Among his friends, however, he was evidently well liked, and he is known to have acted with great kindness and generosity to deserving men who needed his help. Thomas Ruddiman, the Scottish scholar, for example, was rescued from a life of obscurity by his encouragement and assistance. Mead, too, appears never to have forgotten what he owed to his old teacher at Leiden.
When a son of Pitcairne's participated in the Jacobite rising of 1715 and was subsequently condemned to death, he was saved by the earnest interposition of Mead with Sir Robert Walpole. He pleaded, very artfully, that if Walpole's health had been bettered by Mead's skill, or if members of the royal family were preserved by his care, it was owing to the instruction he had received from Dr Pitcairne.
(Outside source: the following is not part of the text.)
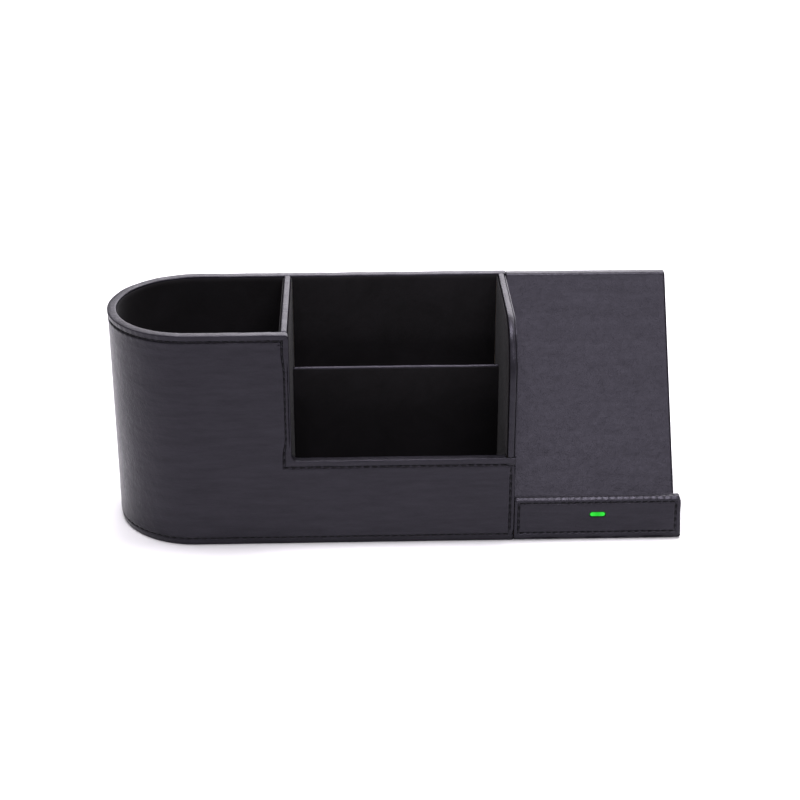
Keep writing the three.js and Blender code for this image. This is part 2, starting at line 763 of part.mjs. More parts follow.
// A coil lead: out of the tray beside the ferrite, over its rim and down to the circuit board.
function coilLead(side) {
  const x = STAND_CENTRE + side * LEAD_SPREAD;
  const onPanel = LEAD_ON_PANEL.map(([depth, rise]) => (
    new THREE.Vector3(x, PANEL_BOARD_FACE + depth, COIL_CENTRE + rise).applyMatrix4(panel.matrix)
  ));
  const below = LEAD_BELOW.map(([across, y, z]) => new THREE.Vector3(STAND_CENTRE + side * across, y, z));
  return wire([...onPanel, ...below], WIRE_RADIUS, WIRE_STEPS);
}

function ledCable() {
  const places = CABLE_PLACES.map(([y, z]) => new THREE.Vector3(STAND_CENTRE, y, z));
  return wire(places, CABLE_RADIUS, CABLE_STEPS);
}

// The cup and the compartment.
addPiece('outer_wall_cover', outerWallCover(), 'leather');
addPiece('front_board', frontBoard(), 'board');
addPiece('bent_end_board', bentEndBoard(), 'board');
addPiece('back_board', backBoard(), 'board');
addPiece('base_board', planSolid(
  floorPlan(SIDE_WALL_LEFT - GAP, LEATHER + GAP + BOARD + GAP),
  BOARD_BOTTOM,
  BASE_TOP,
), 'board');
addPiece('underside_sheet', planSolid(
  floorPlan(SIDE_WALL_RIGHT - SHEET_INSET, SHEET_INSET),
  0,
  SHEET_TOP,
), 'sheet');
addPiece('pen_cup_lining', cupLining(), 'lining');
addPiece('pen_cup_floor', planSolid(
  floorPlan(DIVIDER_LEFT - GAP, WALL + GAP),
  FLOOR_BOTTOM,
  FLOOR_TOP,
), 'lining');

const dividerLow = [DIVIDER_LEFT, FRONT + WALL + GAP, FLOOR_BOTTOM];
const dividerHigh = [DIVIDER_RIGHT, BACK - WALL - GAP, HEIGHT];
addPiece('cup_divider_cover', wrapOf(dividerLow, dividerHigh, 0), 'leather');
addPiece('cup_divider_board', boardWithin(dividerLow, dividerHigh, 0), 'board');

const partitionBack = PARTITION_FRONT + PARTITION_THICKNESS;
const partitionLow = [DIVIDER_RIGHT + GAP, PARTITION_FRONT, FLOOR_BOTTOM];
const partitionHigh = [SIDE_WALL_LEFT - GAP, partitionBack, PARTITION_HEIGHT];
addPiece('card_partition_cover', wrapOf(partitionLow, partitionHigh, 1), 'leather');
addPiece('card_partition_board', boardWithin(partitionLow, partitionHigh, 1), 'board');

addPiece('side_wall_cover', sideWallCover(), 'leather');
addPiece('side_wall_board', sideWallBoard(), 'board');
addPiece('compartment_front_lining', compartmentLining(
  FRONT + WALL - LINING,
  NOTCH_HEIGHT - LEATHER - GAP,
), 'lining');
addPiece('compartment_back_lining', compartmentLining(BACK - WALL, BOARD_TOP), 'lining');
addPiece('front_pocket_floor', box(
  [DIVIDER_RIGHT + GAP, FRONT + WALL + GAP, FLOOR_BOTTOM],
  [SIDE_WALL_LEFT - GAP, PARTITION_FRONT - GAP, FLOOR_TOP],
), 'lining');
addPiece('back_pocket_floor', box(
  [DIVIDER_RIGHT + GAP, partitionBack + GAP, FLOOR_BOTTOM],
  [SIDE_WALL_LEFT - GAP, BACK - WALL - GAP, FLOOR_TOP],
), 'lining');

// The charging stand.
addPiece('ledge_cover', ledgeCover(), 'leather');
addPiece('ledge_lip_board', lipBoard(), 'board');
addPiece('ledge_trough_board', troughBoard(), 'board');
addPiece('panel_cover', panelCover(), 'leather');
addPiece('panel_board', panelBoard(), 'board', panel);
addPiece('stand_end_cover', endCover(), 'leather');
addPiece('stand_back_board', standBackBoard(), 'board');
addPiece('stand_left_board', standSideBoard(STAND_LEFT + GAP), 'board');
addPiece('stand_right_board', standSideBoard(FRAME_RIGHT - SIDE_BOARD), 'board');
addPiece('stand_base_board', standBaseBoard(), 'board');
addPiece('bottom_plate', bottomPlate(), 'plastic');
screwPlaces().forEach(([x, y], i) => {
  addPiece(`plate_screw_${i + 1}`, plateScrew(x, y), 'steel');
});
FOOT_ROWS.forEach((y, row) => {
  [-1, 1].forEach((side, column) => {
    const foot = rod(FOOT_RADIUS, STAND_CENTRE + side * FOOT_X, y, 0, SHEET_TOP);
    addPiece(`stand_foot_${row * 2 + column + 1}`, foot, 'rubber');
  });
});

// The charging electronics.
addPiece('coil_tray', coilTray(), 'plastic', panel);
addPiece('charging_coil', chargingCoil(), 'copper', panel);
addPiece('ferrite_sheet', ferriteSheet(), 'ferrite', panel);
[-1, 1].forEach((side, i) => {
  addPiece(`coil_lead_${i + 1}`, coilLead(side), 'copper');
});
addPiece('main_circuit_board', mainBoard(), 'circuit');
addPiece('charge_controller', boardComponent(...CONTROLLER), 'chip');
addPiece('coil_driver', boardComponent(...COIL_DRIVER), 'chip');
addPiece('power_inductor', boardComponent(...INDUCTOR), 'ferrite');
for (let i = 0; i < CAPACITOR_ROW.count; i += 1) {
  const x = CAPACITOR_ROW.start + i * CAPACITOR_ROW.pitch;
  addPiece(`resonant_capacitor_${i + 1}`, boardComponent(x, CAPACITOR_ROW.depth, ...CAPACITOR), 'chip');
}
addPiece('usb_port_shell', portShell(), 'steel');
addPiece('usb_port_tongue', portTongue(), 'plastic');
addPiece('usb_port_bezel', portBezel(), 'plastic');
const ledBoardTop = TROUGH_BOARD_TOP - LED_BOARD.topGap;
addPiece('led_board', box(
  [STAND_CENTRE - LED_BOARD.halfWidth, LED_BOARD_FRONT, LED_BOARD.bottom],
  [STAND_CENTRE + LED_BOARD.halfWidth, LED_BOARD_FRONT + LED_BOARD.thickness, ledBoardTop],
), 'circuit');
addPiece('status_led', box(
  [STAND_CENTRE - LED.halfWidth, LED_FRONT, LED_Z - LED.halfHeight],
  [STAND_CENTRE + LED.halfWidth, LED_FRONT + LED.thickness, LED_Z + LED.halfHeight],
), 'light');
addPiece('led_light_pipe', lightPipe(), 'light');
addPiece('led_cable', ledCable(), 'copper');

export default organizer;
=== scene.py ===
"""The looks of a leather-covered desk organizer with a wireless charging stand at its right-hand end.

Everything lies in the frame of the CAD part: +Z up, front towards -Y, origin at the middle of the
underside. Shapes are worked out in millimetres from the boxes of the CAD nodes, and mesh_piece()
turns them into metres.
"""

import json
import math

import bmesh
import bpy
import numpy as np
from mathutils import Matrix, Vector, noise
from mathutils.geometry import delaunay_2d_cdt


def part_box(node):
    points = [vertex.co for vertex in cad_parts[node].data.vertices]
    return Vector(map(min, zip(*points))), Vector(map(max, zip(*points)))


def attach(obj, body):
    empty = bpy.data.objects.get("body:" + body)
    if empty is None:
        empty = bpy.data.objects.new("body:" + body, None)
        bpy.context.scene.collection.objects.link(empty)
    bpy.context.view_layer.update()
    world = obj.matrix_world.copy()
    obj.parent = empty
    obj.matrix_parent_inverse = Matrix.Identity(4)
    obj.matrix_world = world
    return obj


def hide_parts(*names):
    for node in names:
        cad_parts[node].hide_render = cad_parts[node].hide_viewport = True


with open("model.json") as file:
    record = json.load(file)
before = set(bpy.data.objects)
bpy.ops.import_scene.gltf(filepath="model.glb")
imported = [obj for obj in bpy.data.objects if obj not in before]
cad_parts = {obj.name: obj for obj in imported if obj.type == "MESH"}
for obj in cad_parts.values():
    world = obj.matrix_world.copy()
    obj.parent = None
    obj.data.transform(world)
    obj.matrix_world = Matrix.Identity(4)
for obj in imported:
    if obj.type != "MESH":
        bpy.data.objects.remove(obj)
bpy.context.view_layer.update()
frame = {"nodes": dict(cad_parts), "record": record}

MM = 0.001


def cad_box(node):
    """The lowest and highest corner of a CAD node in millimetres."""
    low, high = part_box(node)
    return low / MM, high / MM


# Sheets and their edges, in millimetres.
LEATHER = 0.8
STRAP_LEATHER = 0.7
GAP = 0.1
SOLE_GAP = 0.12
FACING = 0.4
FACING_DROP = 0.9
CLOTH_EDGE = 0.18
FLOOR_EDGE = 0.25
LINING_FOOT = 5.0
OUTER_EDGE = 0.4
INNER_EDGE = 0.5
SEAM_EDGE = 0.6
SOLE_EDGE = 0.45
BASE_PULL = 0.55
LEDGE_PULL = 0.45
SHEET_INSET = 1.1

# The cut-out's rounded corners, and where the rim's own mesh meets the rest of the outer leather.
NOTCH_BEND = 3.0
RIM_BEND = 1.8
RIM_LEAN = 0.3
FILL_INSET = 7.0
NOTCH_CREASE = 0.8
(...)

Pitcairne died in Edinburgh on 20 October 1713, aged 60. He had been a great collector of books, and his library, which is said to have been of considerable value, was, through the influence of Ruddiman, sold to Peter the Great of Russia.
He is buried in Greyfriars Kirkyard with his wife Elizabeth Stevenson (d.1734) and his daughters.[7] The grave lies in the southern section known as the Covenanters Prison and can be viewed by special arrangement or on an organised tour.
A second (more public) faux grave exists in the northmost section of the graveyard, erected by Dr Andrew Duncan.